The object of any artist is for their works to affect the audience in such a way that they are moved by it… be it visual art, music or theater… and for the audience to feel that they are not alone, even if it opens a door that the viewer knew was there, but never would open on its own.
Wood is a product of the rain, sun and earth. It comes like music and paint, in various tones. I try to mix them to give each piece of work its own tone or tempo… hence “Intarsia” (meaning a mosaic worked in wood). Perhaps my next piece should be both visual and audio incorporated together.
The music stimulates the visual… …the visual stimulates the music.

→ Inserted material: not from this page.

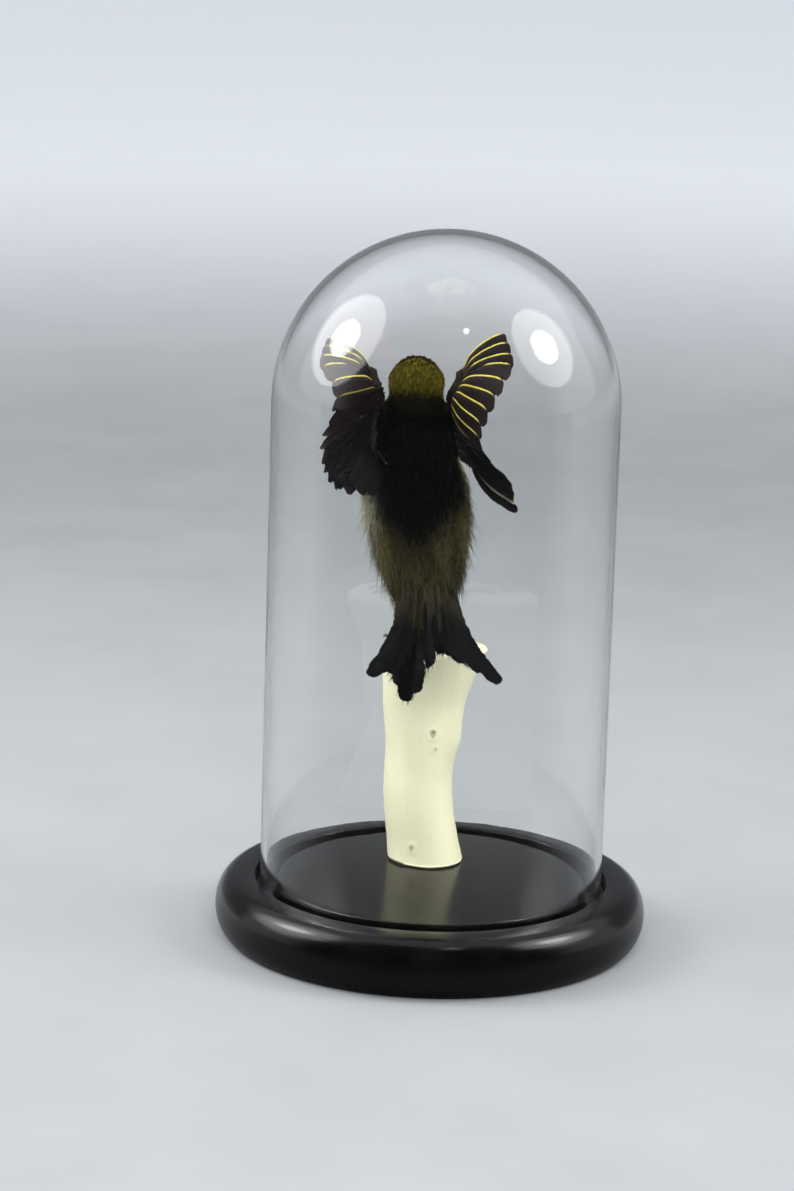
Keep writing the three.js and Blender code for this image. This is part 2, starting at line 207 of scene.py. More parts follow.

When you see this piece and it affects you visually, as the first bars or stanza of a Beethoven Symphony would affect you audibly, then I have achieved my connection with the viewer. Please take from it what you need and enjoy.”
Thank you, Will van der Heyden
Willem Berhard van der Heyden
Willem Bernhard van der Heyden immigrated to the United States in 1957 from Holland. He has always displayed artistic talent, winning the National Gold Key Award for painting while still a student in high school, leading to a full art scholarship which was subsequently forfeited for military duty.
Throughout his life, he has worked with various media, but found his niche in wood designs. His most recent works showcase his passion for music. With a rare combination of creativity and craftsmanship, the artist magically captures the essence of music and uses his fine sense of composition and harmony to intricately weave into his designs. His creative style conveys a European influenced expressionism projecting what he feels through his artistry.
Using select woods, he handcrafts each original piece and applies a clear satin finish to the final work, allowing the natural beauty and richness of the wood to come through adding warmth and dimension to each composition.
These unique pieces consistently win “Best of Show” and “People’s Choice” awards in juried art exhibits and are in private and professional collections across the continental United States.